Second, the Biden administration has said it will protect the environment and support policies that reduce greenhouse-gas emissions, among other things. “To preclude workers from investing for their retirement in funds that address these pressing issues as part of their overall fiduciary responsibility will harm workers’ ability to finance and enjoy their retirement,” Hale said.

In 2020, nine of the U.S.’s 10 largest ESG-focused mutual funds generated higher returns than the S&P 500 index by posting gains of at least 20%. The top performer was the $5.8 billion Putnam Sustainable Leaders Fund, which was up 28.5%, followed by the 27.9% advance of the $4.9 billion Aberdeen Emerging Markets Fund. While similar outperformance also occurred last year in Europe, whether these investment trends continue is anyone’s guess.
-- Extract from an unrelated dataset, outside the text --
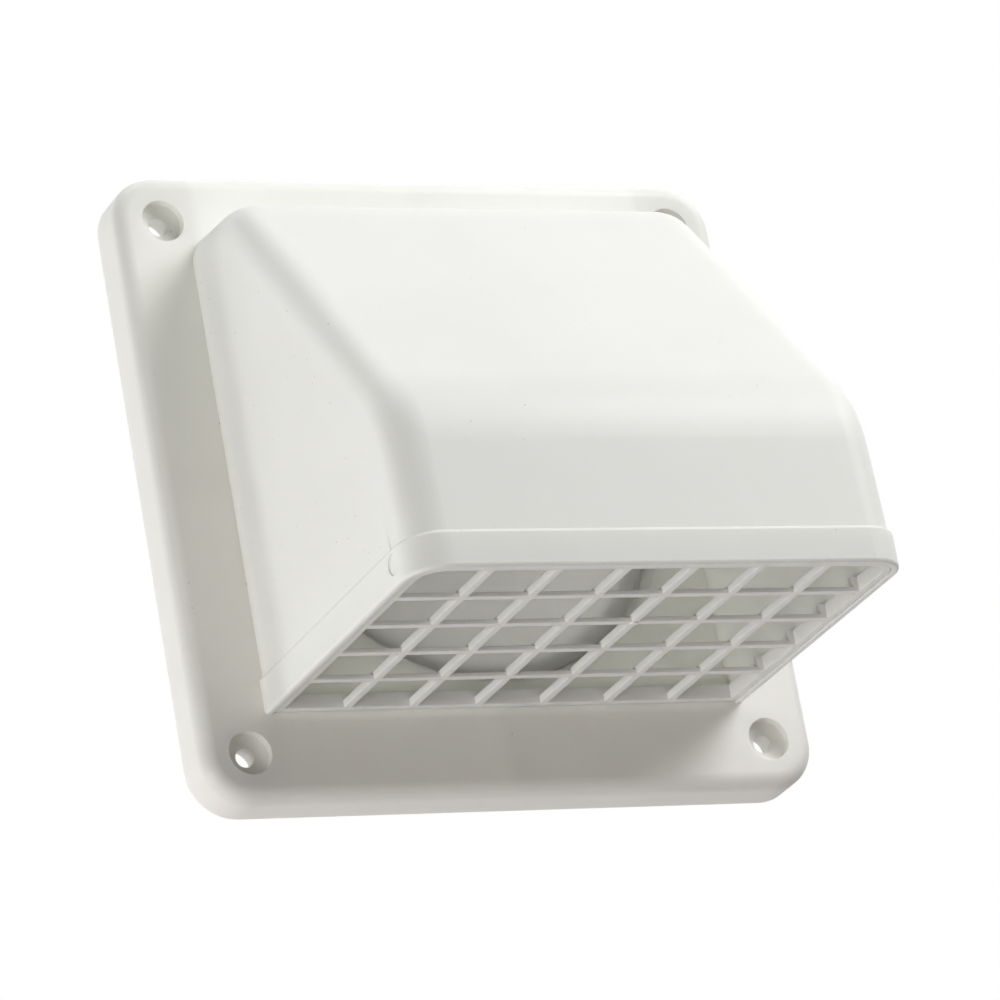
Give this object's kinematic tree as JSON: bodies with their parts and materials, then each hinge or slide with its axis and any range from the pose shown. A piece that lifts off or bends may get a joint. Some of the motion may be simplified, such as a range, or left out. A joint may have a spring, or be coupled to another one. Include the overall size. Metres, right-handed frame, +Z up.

Bryan McGannon, director of policy and programs at US SIF, a Washington-based group that supports sustainable investment businesses, said the DOL should issue immediate guidance to clarify that ESG criteria is considered pecuniary and begin to re-write the rule. This would include allowing sustainable investments to be included in default plans, known as Qualified Default Investment Alternatives, McGannon said.

“The risk that retirement platforms are taking ESG products down from their offerings is a significant impact of the rule and underscores the urgency of fixing it,” he said. “Platforms delisting ESG plans is reversible if the DOL takes action in the relatively near term.”